Issue(s): Tomorrow's Global Talent

Tag(s): Talent

Summary
Still thinking about talent especially following many many conversations with various people in organisations, on the street, in lifts and around the dinner table (where we recently had a discussion about what we meant when we said a chef was ‘talented’ – not surprisingly we couldn’t agree at all – which rather brings me to my point…)
 
Mitch Kapor, he who created Lotus Development (Lotus 1-2-3 etc.)  apparently has a maxim, ‘architecture is politics’ wherein he generally sought to remind us all that we need to pay attention to the architecture of systems if we want to understand their effects. Too right.
 
Often we see or feel the effects of a system (for example terrible food at an expensive restaurant, stressed employees who are over burdened with work, HR Directors who can’t find enough talent to service the needs of their organsiations) but we don’t see the system architecture that has created those effects. We attempt to deal with the stuff we can see (shout at the waitress, ask questions about priorities or increase starting salaries) without examining the architecture of the system that is creating this stuff. Why not? Too hard. Feels like we would have to start so far upstream (with all our assumptions, world views and histories on the table for review) that is impossible. We are on a treadmill and there is no time to get off.
 
Except we are the designers of these systems; we create our organisations, our communities, our rules. Don’t we? So we are in charge and therefore we can change them, right?
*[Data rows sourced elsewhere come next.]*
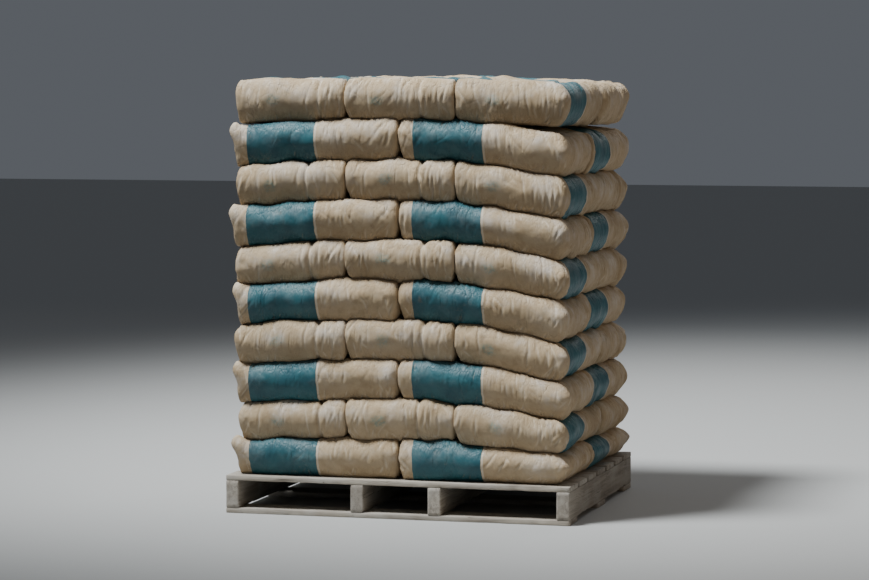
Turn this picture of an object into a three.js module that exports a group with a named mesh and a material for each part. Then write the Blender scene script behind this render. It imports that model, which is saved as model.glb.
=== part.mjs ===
// A wooden stringer pallet loaded with ten layers of filled paper sacks, five sacks to a layer.
// Millimetres. +X runs right along the front, +Y goes to the back and +Z is up.
// The origin is on the floor under the middle of the pallet.
import * as THREE from 'three';

// Pallet. The stringers run from front to back and the boards run across them.
const PALLET_WIDTH = 1200;
const PALLET_DEPTH = 1000;
const PALLET_HEIGHT = 130;
const BOARD_THICKNESS = 18;
const STRINGER_WIDTH = 45;
const INNER_STRINGER_X = 135;
const BOTTOM_BOARD_WIDTH = 120;
const LEAD_BOARD_WIDTH = 125;
const MIDDLE_BOARD_COUNT = 5;
const MIDDLE_BOARD_WIDTH = 110;
// The middle boards are one solid. This much wood is left where a gap is cut into both its faces.
const GAP_WEB = 1;

// Stack. Odd layers have two sacks along X in front of three sacks along Y, and even layers the reverse.
const LAYER_COUNT = 10;
const LAYER_PITCH = 134.8;
const SACK_LENGTH = 576;
const SACK_WIDTH = 384;
const STACK_DEPTH = SACK_LENGTH + SACK_WIDTH;
const STACK_RIGHT = 579;
const ODD_STACK_LEFT = -575;
const EVEN_STACK_LEFT = -561;
// How far each free side of a sack may stand in or out of line.
const STAGGER = 6;
// Clear space between a sack and what it rests on, and between a sack and the one beside it.
const REST_GAP = 0.3;
const SIDE_GAP = 0.8;

// The layers sag towards the sides of the stack: [position, sag] in the middle of its height.
const SAG_ALONG_X = [[-600, 36], [-400, 12], [-200, 0], [150, 0], [330, 20], [480, 46], [600, 80]];
const SAG_ALONG_Y = [[-500, 4], [-330, 0], [330, 2], [500, 14]];
// The sag grows over this many layers above the flat deck, and fades to a share of it at the top.
const SAG_GROWTH_LAYERS = 1.2;
const TOP_SAG_SHARE = 0.25;
// How far a sack swells past the layer pitch to follow a layer below that sags away from it.
const SWELL = 10;

// Rounding of a sack's long edges: how far in from the side it starts, and how far it drops.
const EDGES = {
	inner: { reach: 22, drop: 14 },
	front: { reach: 36, drop: 24 },
	back: { reach: 56, drop: 30 },
	left: { reach: 46, drop: 30 },
	right: { reach: 76, drop: 34 },
};
// The rounding as steps: the share of the reach still to go, and the share of the drop made.
const ROUNDING = [{ reach: 0.3, drop: 0.25 }, { reach: 0, drop: 1 }];
// How far the upright corners of a sack are drawn in.
const CORNER_PULL = 14;

const woodMaterial = new THREE.MeshStandardMaterial({ color: '#8f887c', roughness: 0.9, metalness: 0 });
const sackMaterial = new THREE.MeshStandardMaterial({ color: '#b29c7c', roughness: 0.85, metalness: 0 });

const object = new THREE.Group();

// Adds one named piece at a place of its own.
function addPiece(name, geometry, material, x, y, z) {
	const piece = new THREE.Mesh(geometry, material.clone());
	piece.name = name;
	piece.position.set(x, y, z);
	object.add(piece);
}

// A board or stringer is sawn square.
function addPlank(name, width, depth, height, x, y, zBottom) {
	const geometry = new THREE.BoxGeometry(width, depth, height);
	addPiece(name, geometry, woodMaterial, x, y, zBottom + height / 2);
}

// Stringers
function addStringers() {
	const height = PALLET_HEIGHT - 2 * BOARD_THICKNESS;
	const outerX = (PALLET_WIDTH - STRINGER_WIDTH) / 2;
	const places = [
		['stringer_left', -outerX],
		['stringer_inner_left', -INNER_STRINGER_X],
		['stringer_inner_right', INNER_STRINGER_X],
		['stringer_right', outerX],
	];
	for (const [name, x] of places) {
		addPlank(name, STRINGER_WIDTH, PALLET_DEPTH, height, x, 0, BOARD_THICKNESS);
	}
}

// Bottom boards
function addBottomBoards() {
	const endY = (PALLET_DEPTH - BOTTOM_BOARD_WIDTH) / 2;
	const places = [
		['bottom_board_front', -endY],
		['bottom_board_middle', 0],
		['bottom_board_back', endY],
	];
	for (const [name, y] of places) {
		addPlank(name, PALLET_WIDTH, BOTTOM_BOARD_WIDTH, BOARD_THICKNESS, 0, y, 0);
	}
}

// Deck boards at the front and the back
function addLeadBoards() {
	const endY = (PALLET_DEPTH - LEAD_BOARD_WIDTH) / 2;
	const zBottom = PALLET_HEIGHT - BOARD_THICKNESS;
	addPlank('deck_board_front', PALLET_WIDTH, LEAD_BOARD_WIDTH, BOARD_THICKNESS, 0, -endY, zBottom);
	addPlank('deck_board_back', PALLET_WIDTH, LEAD_BOARD_WIDTH, BOARD_THICKNESS, 0, endY, zBottom);
}

// The middle deck boards share one solid, with the gaps between them cut into its top and bottom.
function addMiddleBoards() {
	const open = PALLET_DEPTH - 2 * LEAD_BOARD_WIDTH - MIDDLE_BOARD_COUNT * MIDDLE_BOARD_WIDTH;
	const gap = open / (MIDDLE_BOARD_COUNT + 1);
	const pitch = MIDDLE_BOARD_WIDTH + gap;
	const firstY = -pitch * (MIDDLE_BOARD_COUNT - 1) / 2 - MIDDLE_BOARD_WIDTH / 2;
	const high = BOARD_THICKNESS / 2;
	const low = GAP_WEB / 2;
	const upper = [];
	for (let i = 0; i < MIDDLE_BOARD_COUNT; i++) {
		const near = firstY + i * pitch;
		const far = near + MIDDLE_BOARD_WIDTH;
		upper.push([near, high], [far, high]);
		if (i < MIDDLE_BOARD_COUNT - 1) {
			upper.push([far, low], [near + pitch, low]);
		}
	}
	const lower = upper.map(([y, z]) => [y, -z]).reverse();
	const outline = [...upper, ...lower].map(([y, z]) => new THREE.Vector2(y, z));
	const geometry = new THREE.ExtrudeGeometry(new THREE.Shape(outline), {
		depth: PALLET_WIDTH,
		bevelEnabled: false,
	});
	// The outline was drawn across the boards, so it is turned to run along X.
	const along = new THREE.Vector3(1, 0, 0);
	const across = new THREE.Vector3(0, 1, 0);
	const up = new THREE.Vector3(0, 0, 1);
	geometry.applyMatrix4(new THREE.Matrix4().makeBasis(across, up, along));
	geometry.translate(-PALLET_WIDTH / 2, 0, 0);
	addPiece('deck_boards_middle', geometry, woodMaterial, 0, 0, PALLET_HEIGHT - high);
}

// Value at a position on a line of [position, value] points
function valueAt(points, position) {
	for (let i = 1; i < points.length; i++) {
		const [before, low] = points[i - 1];
		const [after, high] = points[i];
		if (position <= after) {
			return low + (high - low) * (position - before) / (after - before);
		}
	}
	return points[points.length - 1][1];
}

// Share of the full sag at the top of a layer. Layer 0 is the deck, which is flat.
function sagShare(layer) {
	const growth = 1 - Math.exp(-layer / SAG_GROWTH_LAYERS);
	const fade = 1 - (1 - TOP_SAG_SHARE) * Math.exp(layer - LAYER_COUNT);
	return growth * fade;
}

// Height at which a layer ends and the next one begins
function layerTop(layer, x, y) {
	const sag = valueAt(SAG_ALONG_X, x) + valueAt(SAG_ALONG_Y, y);
	return PALLET_HEIGHT + layer * LAYER_PITCH - sagShare(layer) * sag;
}

// A sack swells only so far, so a gap opens where the layer below sags further away from it.
function layerBottom(layer, x, y) {
	return Math.max(layerTop(layer - 1, x, y), layerTop(layer, x, y) - LAYER_PITCH - SWELL);
}

// Same small number between -1 and 1 every time for one side of one sack
function stagger(layer, place, side) {
	const wave = Math.sin(layer * 12.9898 + place * 78.233 + side * 37.719) * 43758.5453;
	return STAGGER * (2 * (wave - Math.floor(wave)) - 1);
}

// Lines across a sack: where its rounding starts at both sides, and where the sag changes between them
function gridLines(points, start, end) {
	const between = points.map(([position]) => position).filter((p) => p > start + 1 && p < end - 1);
	return [start, ...between, end];
}

// The points round a grid's edge, anticlockwise from above, as [column, row, x way out, y way out].
// A corner of the grid has three of them, so the sack is round there.
function gridRim(lastColumn, lastRow) {
	const rim = [];
	for (let i = 0; i <= lastColumn; i++) {
		rim.push([i, 0, 0, -1]);
	}
	rim.push([lastColumn, 0, 1, -1]);
	for (let j = 0; j <= lastRow; j++) {
		rim.push([lastColumn, j, 1, 0]);
	}
	rim.push([lastColumn, lastRow, 1, 1]);
	for (let i = lastColumn; i >= 0; i--) {
		rim.push([i, lastRow, 0, 1]);
	}
	rim.push([0, lastRow, -1, 1]);
	for (let j = lastRow; j >= 0; j--) {
		rim.push([0, j, -1, 0]);
	}
	rim.push([0, 0, -1, -1]);
	return rim;
}

// A filled sack: flat on what it rests on and under what it carries, and rounded at its edges
function sackGeometry(sack) {
	const { layer, x0, x1, y0, y1, left, right, front, back } = sack;
	const xs = gridLines(SAG_ALONG_X, x0 + left.reach, x1 - right.reach);
	const ys = gridLines(SAG_ALONG_Y, y0 + front.reach, y1 - back.reach);
	const lastColumn = xs.length - 1;
	const lastRow = ys.length - 1;
	const rim = gridRim(lastColumn, lastRow);
	const vertices = [];
	const triangles = [];

	// One point on the top (sign 1) or the bottom (sign -1), and its number
	function addPoint(x, y, drop, sign) {
		const surface = sign > 0 ? layerTop(layer, x, y) : layerBottom(layer, x, y);
		vertices.push(x, y, surface - sign * (REST_GAP / 2 + drop));
		return vertices.length / 3 - 1;
	}

	// The flat part of the top or the bottom, and the point numbers round its rim
	function addFace(sign) {
		const numbers = ys.map((y) => xs.map((x) => addPoint(x, y, 0, sign)));
		for (let j = 0; j < lastRow; j++) {
			for (let i = 0; i < lastColumn; i++) {
				const near = numbers[j];
				const far = numbers[j + 1];
				const corners = [near[i], near[i + 1], far[i + 1], far[i]];
				if (sign < 0) {
					corners.reverse();
				}
				const [a, b, c, d] = corners;
				triangles.push(a, b, c, a, c, d);
			}
		}
		return rim.map(([i, j]) => numbers[j][i]);
	}

	// One ring of points round the sack, at one step of its rounding
	function addRing(step, sign) {
		return rim.map(([i, j, wayX, wayY]) => {
			const sideX = wayX < 0 ? left : right;
			const sideY = wayY < 0 ? front : back;
			const pull = wayX !== 0 && wayY !== 0 ? CORNER_PULL * step.drop : 0;
			const x = xs[i] + wayX * (sideX.reach * (1 - step.reach) - pull);
			const y = ys[j] + wayY * (sideY.reach * (1 - step.reach) - pull);
			const drop = Math.max(Math.abs(wayX) * sideX.drop, Math.abs(wayY) * sideY.drop);
			return addPoint(x, y, drop * step.drop, sign);
		});
	}

	const topRim = addFace(1);
	const topRings = ROUNDING.map((step) => addRing(step, 1));
	const bottomRings = ROUNDING.map((step) => addRing(step, -1));
	const bottomRim = addFace(-1);
	const rings = [topRim, ...topRings, ...bottomRings.reverse(), bottomRim];
	for (let r = 0; r < rings.length - 1; r++) {
		const upper = rings[r];
		const lower = rings[r + 1];
		for (let n = 0; n < rim.length; n++) {
			const next = (n + 1) % rim.length;
			if (lower[n] !== lower[next]) {
				triangles.push(lower[n], lower[next], upper[next]);
			}
			if (upper[n] !== upper[next]) {
				triangles.push(lower[n], upper[next], upper[n]);
			}
		}
	}

	const geometry = new THREE.BufferGeometry();
	geometry.setAttribute('position', new THREE.Float32BufferAttribute(vertices, 3));
	geometry.setIndex(triangles);
	geometry.computeVertexNormals();
	return geometry;
}

// One row of sacks side by side, at the front or the back of a layer
function addSackRow(layer, row, count, depth) {
	const columnNames = count === 2 ? ['left', 'right'] : ['left', 'middle', 'right'];
	const stackLeft = layer % 2 === 1 ? ODD_STACK_LEFT : EVEN_STACK_LEFT;
	const width = (STACK_RIGHT - stackLeft) / count;
	const atFront = row === 'front';
	const rowStart = atFront ? -STACK_DEPTH / 2 : STACK_DEPTH / 2 - depth;
	columnNames.forEach((columnName, column) => {
		const place = column + (atFront ? 0 : 5);
		const isFirst = column === 0;
		const isLast = column === count - 1;
		const start = stackLeft + column * width;
		const end = start + width;
		const sack = {
			layer,
			x0: isFirst ? start + stagger(layer, place, 1) : start + SIDE_GAP / 2,
			x1: isLast ? end + stagger(layer, place, 2) : end - SIDE_GAP / 2,
			y0: atFront ? rowStart + stagger(layer, place, 3) : rowStart + SIDE_GAP / 2,
			y1: atFront ? rowStart + depth - SIDE_GAP / 2 : rowStart + depth + stagger(layer, place, 4),
			left: isFirst ? EDGES.left : EDGES.inner,
			right: isLast ? EDGES.right : EDGES.inner,
			front: atFront ? EDGES.front : EDGES.inner,
			back: atFront ? EDGES.inner : EDGES.back,
		};
		const number = String(layer).padStart(2, '0');
		addPiece(`sack_${number}_${row}_${columnName}`, sackGeometry(sack), sackMaterial, 0, 0, 0);
	});
}

// Sacks
function addSacks() {
	for (let layer = 1; layer <= LAYER_COUNT; layer++) {
		const lengthwiseInFront = layer % 2 === 1;
		if (lengthwiseInFront) {
			addSackRow(layer, 'front', 2, SACK_WIDTH);
			addSackRow(layer, 'back', 3, SACK_LENGTH);
		} else {
			addSackRow(layer, 'front', 3, SACK_LENGTH);
			addSackRow(layer, 'back', 2, SACK_WIDTH);
		}
	}
}

addStringers();
addBottomBoards();
addLeadBoards();
addMiddleBoards();
addSacks();

export default object;
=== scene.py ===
"""A wooden pallet loaded with ten layers of filled kraft paper sacks.

Metres, in the part's own frame: +X right along the front, +Y to the back, +Z up.
"""

import math

import bpy
import numpy as np
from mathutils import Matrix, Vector


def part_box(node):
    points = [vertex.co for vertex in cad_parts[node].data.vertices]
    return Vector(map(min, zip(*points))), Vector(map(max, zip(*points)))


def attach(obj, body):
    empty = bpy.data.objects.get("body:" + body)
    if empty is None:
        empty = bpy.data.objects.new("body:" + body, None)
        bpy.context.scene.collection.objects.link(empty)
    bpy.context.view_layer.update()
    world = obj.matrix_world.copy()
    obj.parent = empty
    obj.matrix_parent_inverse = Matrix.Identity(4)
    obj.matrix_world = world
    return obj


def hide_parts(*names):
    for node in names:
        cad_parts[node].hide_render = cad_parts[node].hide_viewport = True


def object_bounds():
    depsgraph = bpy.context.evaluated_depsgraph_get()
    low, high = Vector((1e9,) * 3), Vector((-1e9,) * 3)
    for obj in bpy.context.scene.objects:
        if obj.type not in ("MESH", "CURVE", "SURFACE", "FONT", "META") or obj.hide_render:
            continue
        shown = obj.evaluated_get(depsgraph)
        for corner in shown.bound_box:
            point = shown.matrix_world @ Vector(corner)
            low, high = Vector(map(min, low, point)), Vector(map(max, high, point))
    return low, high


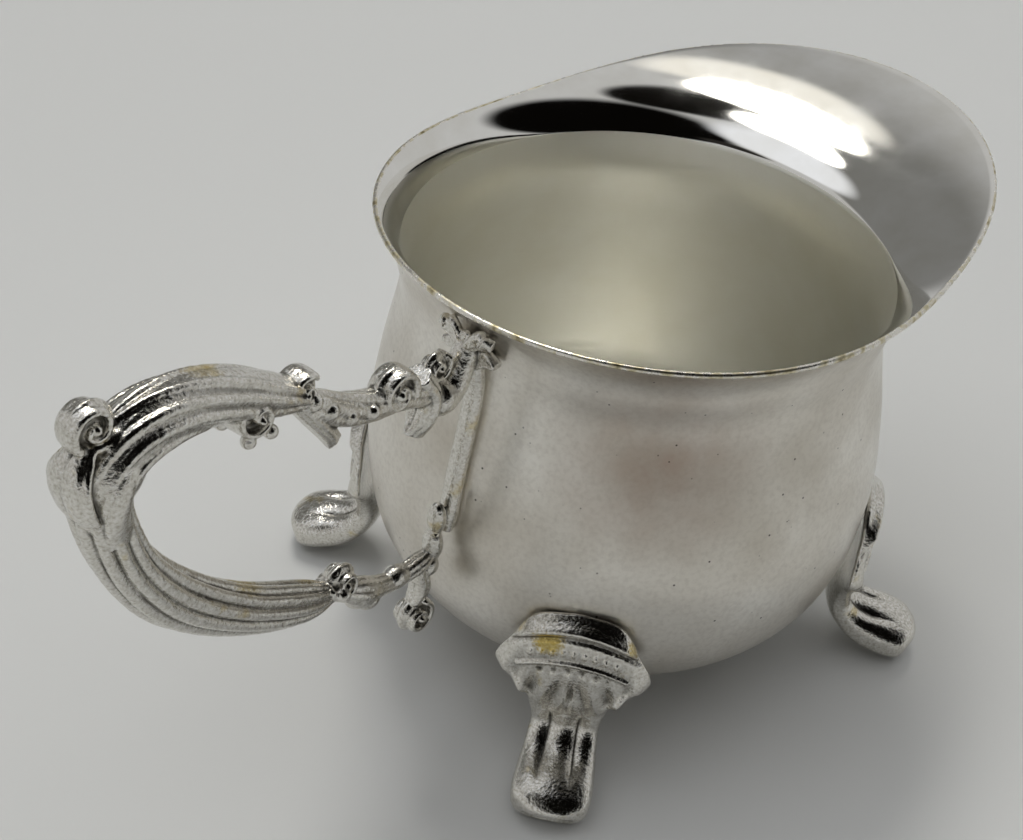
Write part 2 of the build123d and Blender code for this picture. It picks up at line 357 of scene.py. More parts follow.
def cast(name, grids, voxel, soften, pitting, seed, mirrored=True):
    """One casting from many closed grids drawn as (reach, side, height) on the handle's side."""
    points, faces, count = [], [], 0
    for grid in grids:
        rows, columns = grid.shape[:2]
        column = np.arange(columns)
        beside = (column + 1) % columns
        for row in range(rows - 1):
            low, high = count + row * columns, count + (row + 1) * columns
            faces += np.stack([low + column, high + column, high + beside, low + beside], 1).tolist()
        faces.append((count + column).tolist())
        faces.append((count + (rows - 1) * columns + column[::-1]).tolist())
        points.append(grid.reshape(-1, 3))
        count += rows * columns
    points = np.vstack(points)
    if mirrored:
        points = points * (-1, 1, 1)
    mesh = bpy.data.meshes.new(name)
    mesh.from_pydata(points.tolist(), [], faces)
    piece = bpy.data.objects.new(name, mesh)
    bpy.context.scene.collection.objects.link(piece)
    remesh = piece.modifiers.new("one skin", "REMESH")
    remesh.mode = "VOXEL"
    remesh.voxel_size = voxel
    smooth = piece.modifiers.new("soften", "SMOOTH")
    smooth.factor, smooth.iterations = 0.5, soften
    solid = bpy.data.meshes.new_from_object(piece.evaluated_get(bpy.context.evaluated_depsgraph_get()))
    piece.modifiers.clear()
    piece.data = solid
    place = np.empty(len(solid.vertices) * 3, np.float32)
    solid.vertices.foreach_get("co", place)
    normals = np.empty_like(place)
    solid.vertices.foreach_get("normal", normals)
    place, normals = place.reshape(-1, 3), normals.reshape(-1, 3)
    mark_hollows(solid, place, normals)
    rough = wander(place, 0.9, seed) + 0.6 * wander(place, 0.35, seed + 5)
    place = place + normals * (rough * pitting)[:, None]
    solid.vertices.foreach_set("co", place.astype(np.float32).ravel())
    solid.update()
    solid.shade_smooth()
    print(name, len(solid.vertices), "points after casting")
    return piece


def set_down(piece, turn=0.0):
    """Turn a piece drawn in millimetres about the jug axis and put it in the frame, in metres."""
    move = Matrix.Translation(AXIS * MM) @ Matrix.Rotation(turn, 4, "Z") @ Matrix.Scale(MM, 4)
    piece.data.transform(move)
    piece.data.update()
    return piece


# %% [markdown]
# ## The handle
#
# Seen from the side the handle is a C with a smaller branch at each end. The arch of the C has a smooth
# back and slanting strands on its flanks, the lower run carries straight reeds, and volutes mark each
# place where one stem grows out of another.

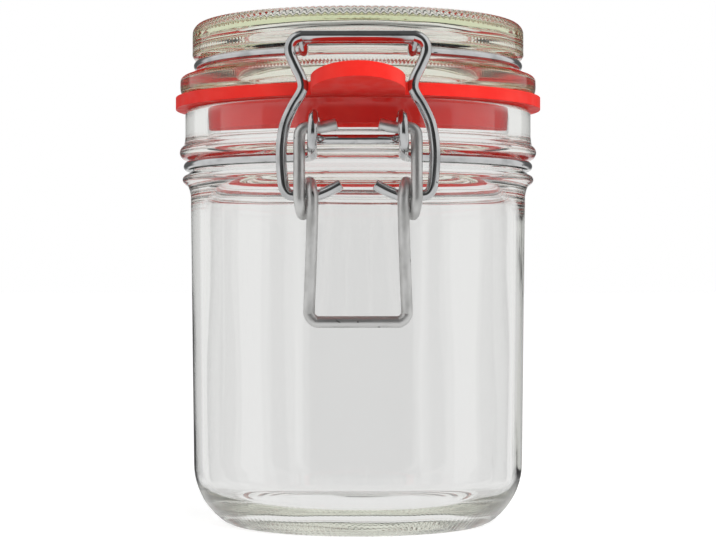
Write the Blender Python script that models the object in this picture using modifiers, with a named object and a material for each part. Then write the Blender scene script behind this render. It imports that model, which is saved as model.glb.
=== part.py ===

We can but we don’t. there are many reasons why we don’t attempt to change the architecture and many of them are rooted in the difficulty of marshalling collective action.
 
The notion of a shortage of talent is rooted in the architecture of the system that is responsible for developing and growing people in our world. And that architecture creates its own politics and its own rules. It is those rules and that politics that decides who is talented or not. Those decisions are not made by an independent, rational authority (the examinations board, the GMAT, the cold steel of job interviewers’ competency framework) but by the architecture of the system we have created to shift and sort people into convenient boxes (like eggs, small, medium or large). This is why we can’t agree on a definition of talent even in a specific context (kitchen).
 
When I push the highly talented people who are designing systems for identifying and recruiting talent to define what it is they are looking for, when I really really push… they struggle to define it and if there are several people in the room (or around the dinner table) they will disagree on final definitions.
 
We need to pay attention to Mitch Kapor’s maxim if we are going to generate a breakthrough in our thinking on talent. It is in all our interest to do so as the world changes and our organisations need to adapt. But it feels to me that first we need a new architecture of participation before we can even make a start. And perhaps it is the people who are adept at seeing systems and creating participative structures and process who form the real talent shortage.